Print every line of the listing exactly, please.

^^^^

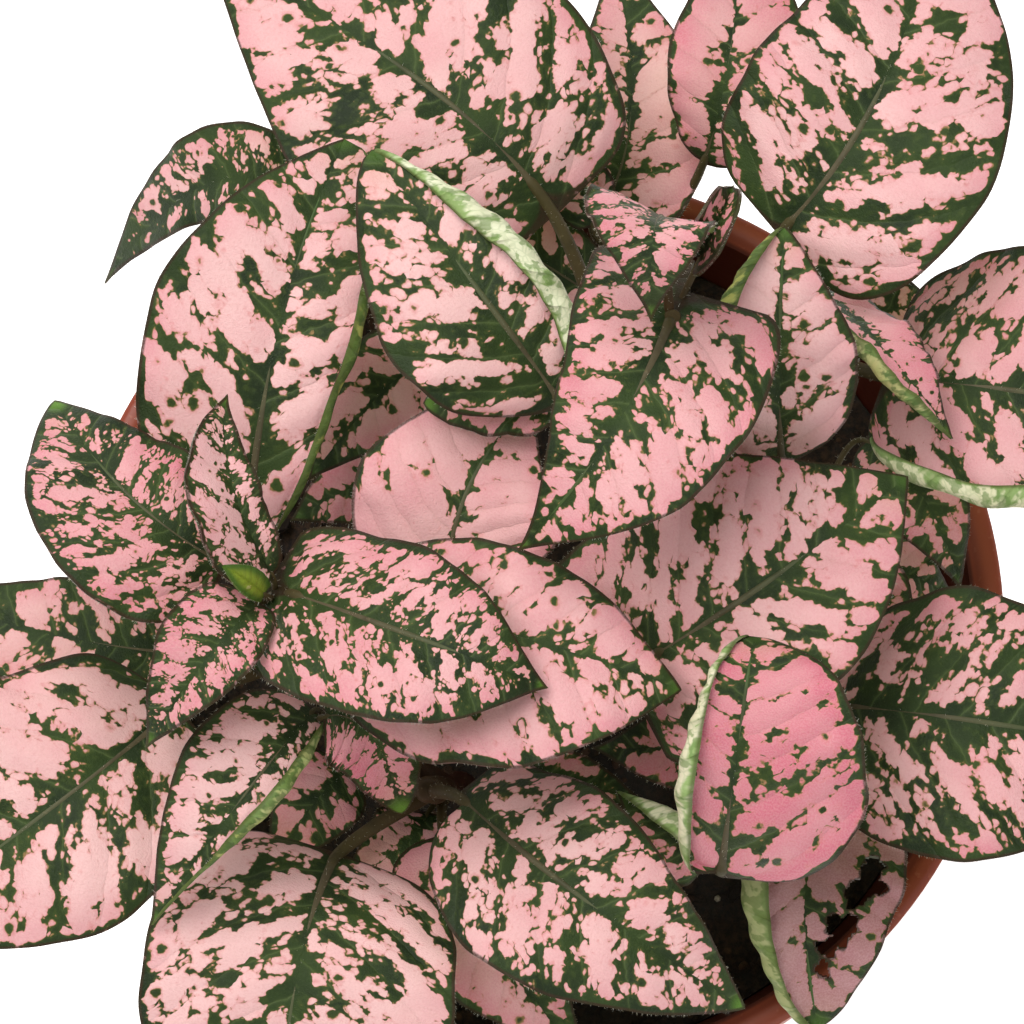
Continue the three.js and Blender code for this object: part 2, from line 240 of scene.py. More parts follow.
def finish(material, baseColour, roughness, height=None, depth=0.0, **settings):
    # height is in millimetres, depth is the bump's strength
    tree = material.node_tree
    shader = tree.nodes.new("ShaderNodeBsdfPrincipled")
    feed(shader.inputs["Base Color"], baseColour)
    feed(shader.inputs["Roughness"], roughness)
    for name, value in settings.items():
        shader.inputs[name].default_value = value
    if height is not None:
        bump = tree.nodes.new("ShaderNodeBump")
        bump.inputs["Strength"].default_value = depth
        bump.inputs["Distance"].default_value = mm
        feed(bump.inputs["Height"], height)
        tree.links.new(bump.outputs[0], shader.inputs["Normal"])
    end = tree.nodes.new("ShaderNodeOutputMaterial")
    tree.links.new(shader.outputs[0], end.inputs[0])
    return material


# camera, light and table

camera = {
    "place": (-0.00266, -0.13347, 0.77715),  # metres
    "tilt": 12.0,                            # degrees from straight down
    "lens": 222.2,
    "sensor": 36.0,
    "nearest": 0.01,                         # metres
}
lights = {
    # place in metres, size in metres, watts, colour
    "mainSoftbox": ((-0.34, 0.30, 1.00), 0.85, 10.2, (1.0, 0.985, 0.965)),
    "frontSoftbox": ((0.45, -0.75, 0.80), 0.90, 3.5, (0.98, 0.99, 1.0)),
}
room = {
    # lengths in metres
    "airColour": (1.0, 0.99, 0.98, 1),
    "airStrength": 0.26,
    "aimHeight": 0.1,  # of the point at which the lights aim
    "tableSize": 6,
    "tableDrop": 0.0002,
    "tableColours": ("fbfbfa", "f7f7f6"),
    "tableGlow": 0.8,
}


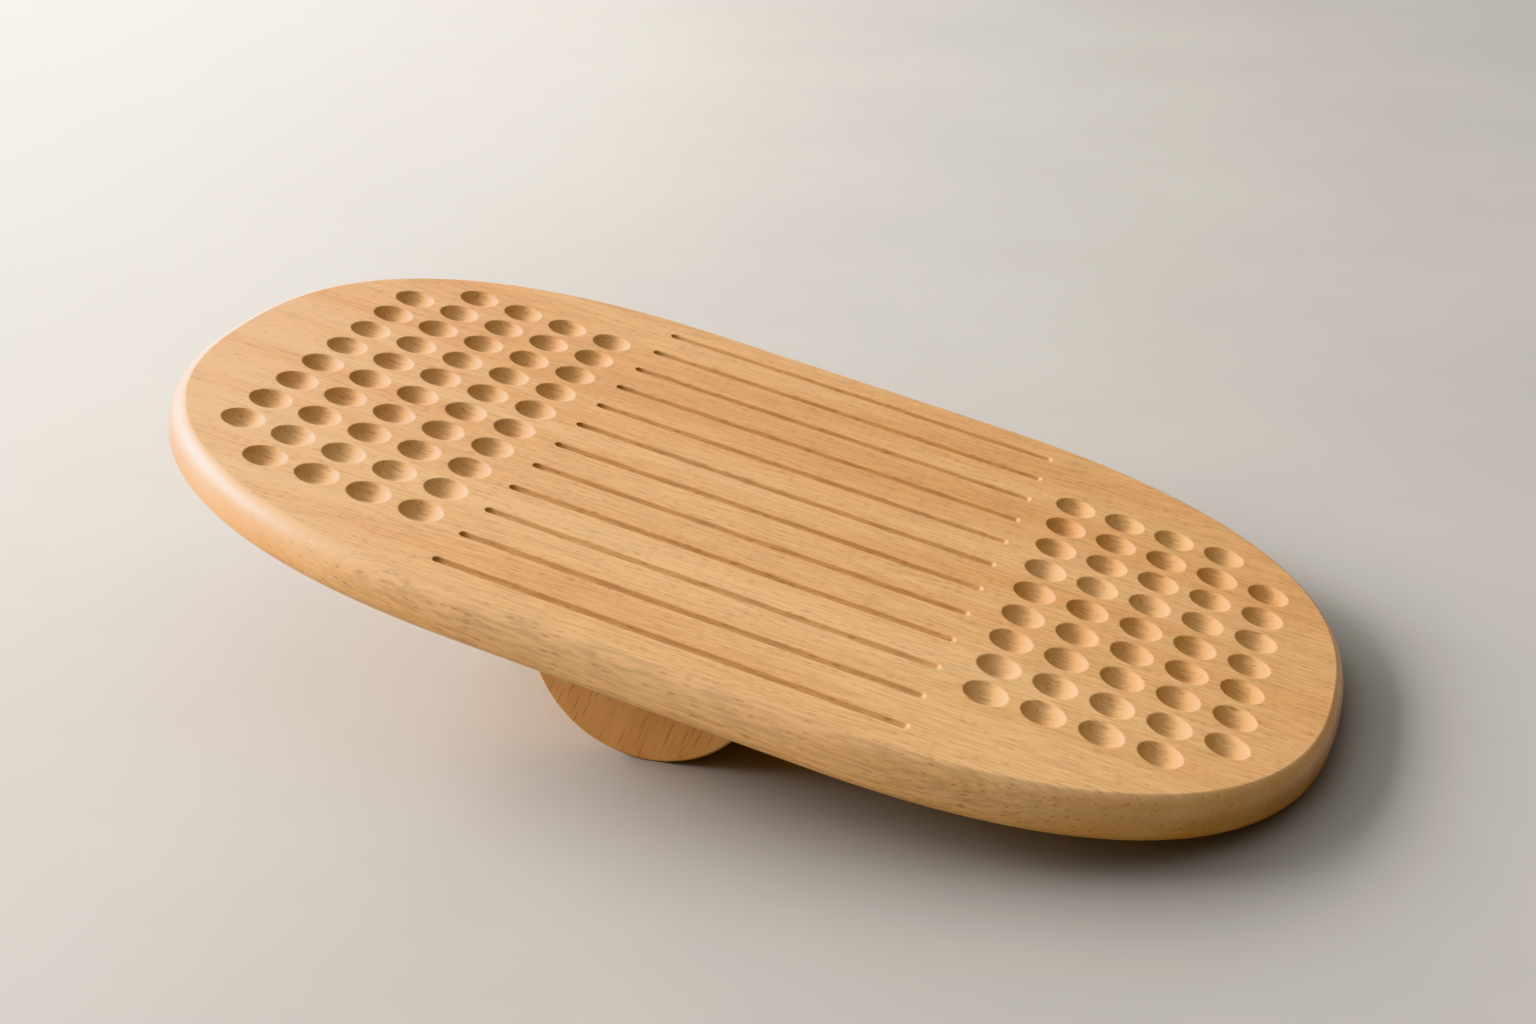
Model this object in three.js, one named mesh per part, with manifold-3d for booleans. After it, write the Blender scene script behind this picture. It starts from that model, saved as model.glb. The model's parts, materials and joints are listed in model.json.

^^^^

• Exercise output
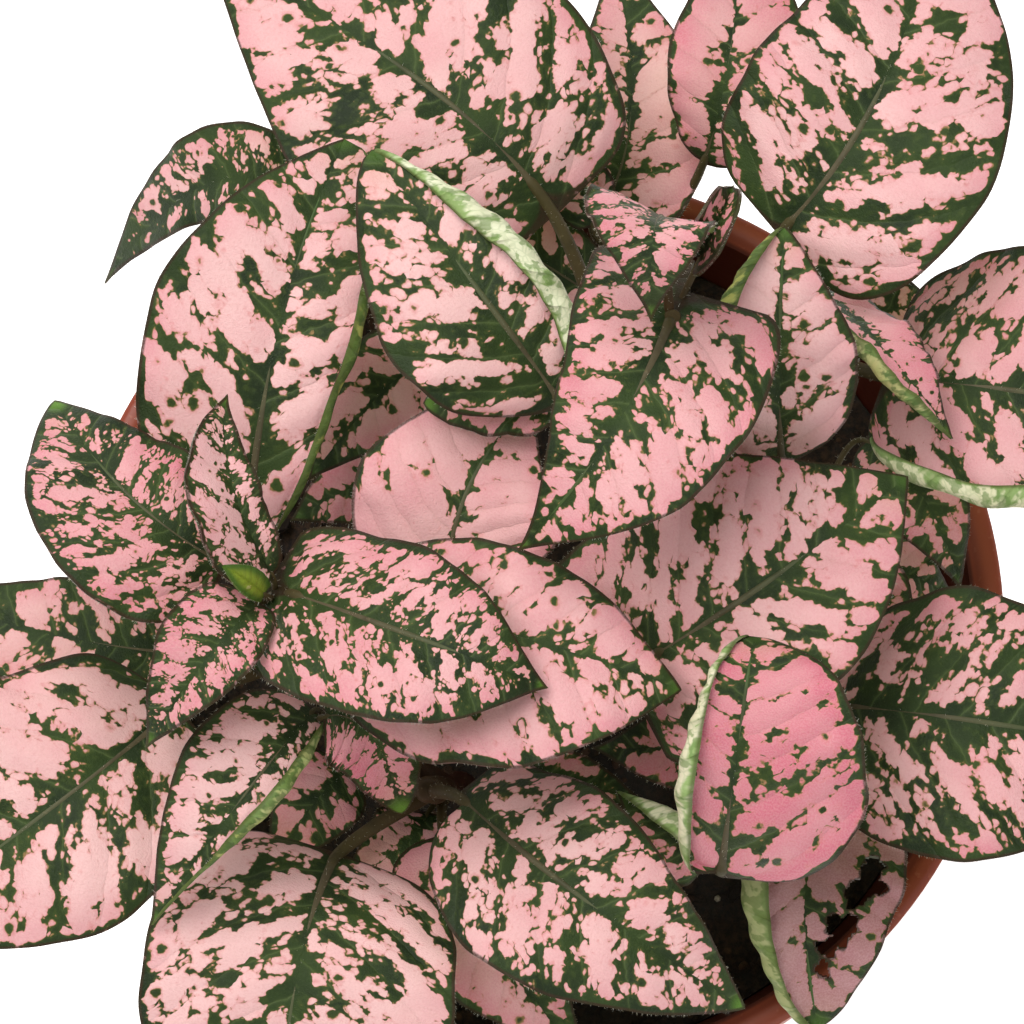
Continue the three.js and Blender code for this object: part 2, from line 240 of scene.py. More parts follow.
def finish(material, baseColour, roughness, height=None, depth=0.0, **settings):
    # height is in millimetres, depth is the bump's strength
    tree = material.node_tree
    shader = tree.nodes.new("ShaderNodeBsdfPrincipled")
    feed(shader.inputs["Base Color"], baseColour)
    feed(shader.inputs["Roughness"], roughness)
    for name, value in settings.items():
        shader.inputs[name].default_value = value
    if height is not None:
        bump = tree.nodes.new("ShaderNodeBump")
        bump.inputs["Strength"].default_value = depth
        bump.inputs["Distance"].default_value = mm
        feed(bump.inputs["Height"], height)
        tree.links.new(bump.outputs[0], shader.inputs["Normal"])
    end = tree.nodes.new("ShaderNodeOutputMaterial")
    tree.links.new(shader.outputs[0], end.inputs[0])
    return material


# camera, light and table

camera = {
    "place": (-0.00266, -0.13347, 0.77715),  # metres
    "tilt": 12.0,                            # degrees from straight down
    "lens": 222.2,
    "sensor": 36.0,
    "nearest": 0.01,                         # metres
}
lights = {
    # place in metres, size in metres, watts, colour
    "mainSoftbox": ((-0.34, 0.30, 1.00), 0.85, 10.2, (1.0, 0.985, 0.965)),
    "frontSoftbox": ((0.45, -0.75, 0.80), 0.90, 3.5, (0.98, 0.99, 1.0)),
}
room = {
    # lengths in metres
    "airColour": (1.0, 0.99, 0.98, 1),
    "airStrength": 0.26,
    "aimHeight": 0.1,  # of the point at which the lights aim
    "tableSize": 6,
    "tableDrop": 0.0002,
    "tableColours": ("fbfbfa", "f7f7f6"),
    "tableGlow": 0.8,
}


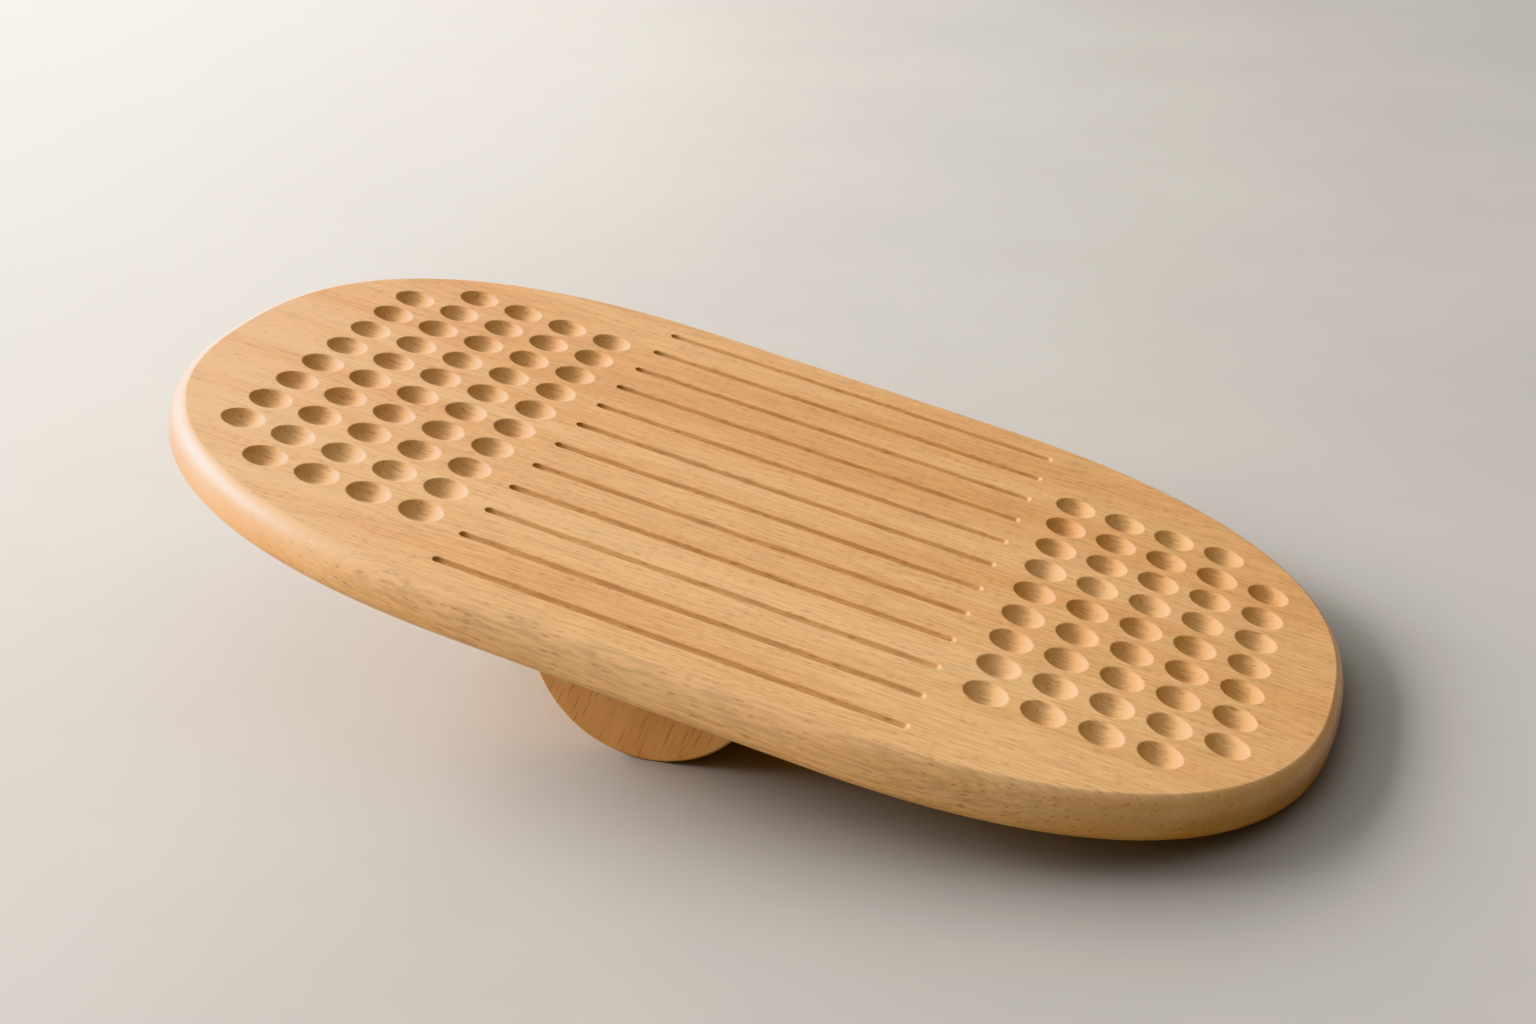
Model this object in three.js, one named mesh per part, with manifold-3d for booleans. After it, write the Blender scene script behind this picture. It starts from that model, saved as model.glb. The model's parts, materials and joints are listed in model.json.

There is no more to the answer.